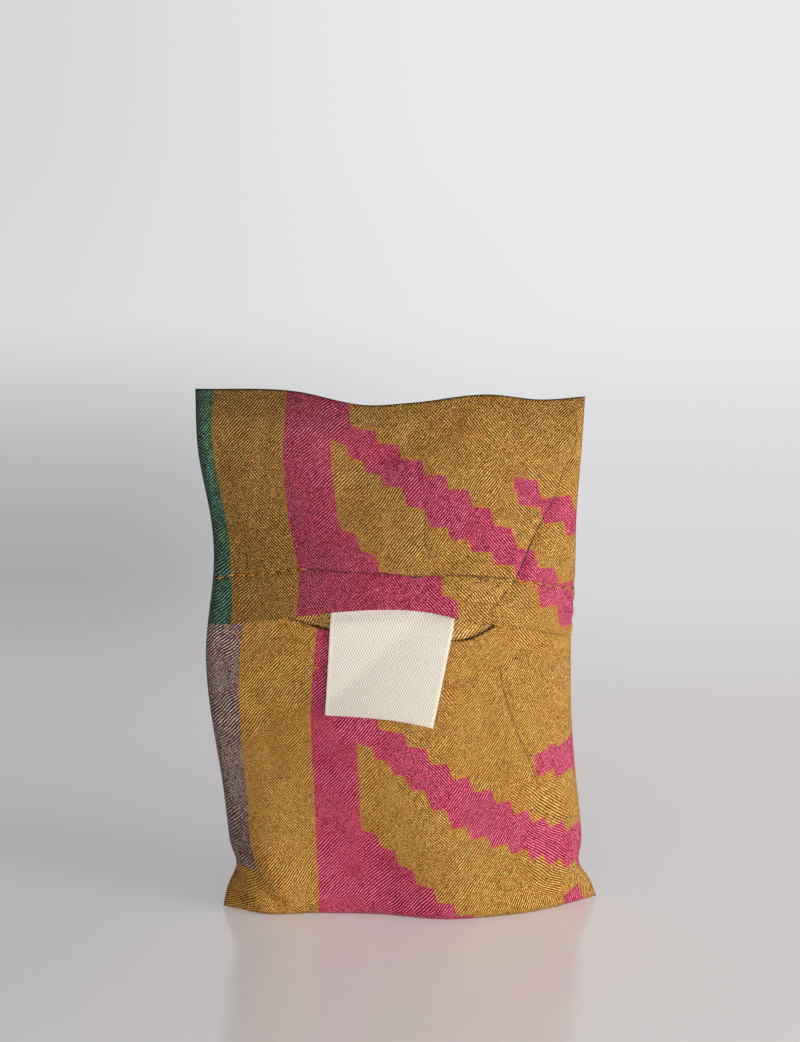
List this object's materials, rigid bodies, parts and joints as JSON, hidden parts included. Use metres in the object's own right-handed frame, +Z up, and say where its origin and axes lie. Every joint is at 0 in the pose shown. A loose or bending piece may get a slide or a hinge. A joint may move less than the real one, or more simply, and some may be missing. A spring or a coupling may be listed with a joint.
{
  "type": "reusable shopping bag",
  "caption": "Foldaway cloth shopping bag, folded up inside its own sewn envelope pouch with a flap over the mouth and a tape label; stands on its flat base.",
  "frame": {"origin": "on the floor, under the middle of the part's bounding box", "axes": "+Z up, +X to the right seen from the front, +Y from the front with the flap and the label to the back"},
  "size_m": [0.1336, 0.0412, 0.1784],
  "materials": {
    "sari_cloth": "satin weave",
    "label_tape": "matt twill"
  },
  "bodies": {
    "root": {"pouch": "sari_cloth", "label": "label_tape", "bag_body": "sari_cloth", "handle_front": "sari_cloth", "handle_back": "sari_cloth"}
  },
  "joints": []
}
::::::
Do this - All of the lines above must be returned exactly.

Reply to the exercise -
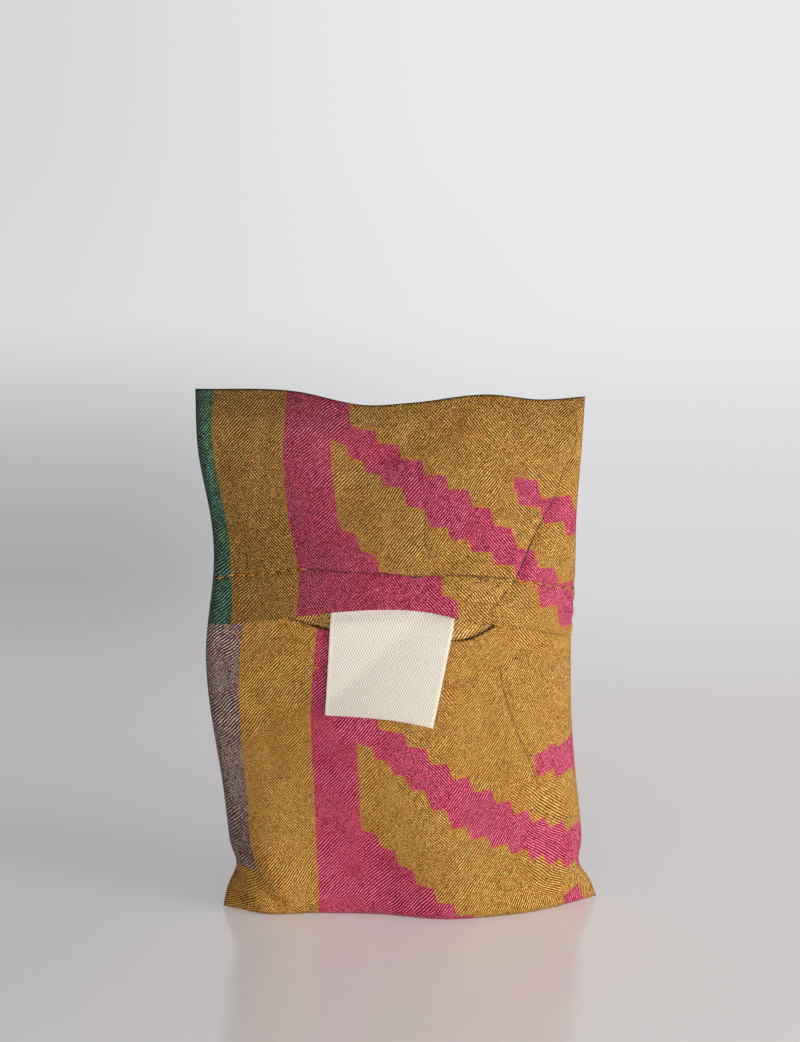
List this object's materials, rigid bodies, parts and joints as JSON, hidden parts included. Use metres in the object's own right-handed frame, +Z up, and say where its origin and axes lie. Every joint is at 0 in the pose shown. A loose or bending piece may get a slide or a hinge. A joint may move less than the real one, or more simply, and some may be missing. A spring or a coupling may be listed with a joint.
{
  "type": "reusable shopping bag",
  "caption": "Foldaway cloth shopping bag, folded up inside its own sewn envelope pouch with a flap over the mouth and a tape label; stands on its flat base.",
  "frame": {"origin": "on the floor, under the middle of the part's bounding box", "axes": "+Z up, +X to the right seen from the front, +Y from the front with the flap and the label to the back"},
  "size_m": [0.1336, 0.0412, 0.1784],
  "materials": {
    "sari_cloth": "satin weave",
    "label_tape": "matt twill"
  },
  "bodies": {
    "root": {"pouch": "sari_cloth", "label": "label_tape", "bag_body": "sari_cloth", "handle_front": "sari_cloth", "handle_back": "sari_cloth"}
  },
  "joints": []
}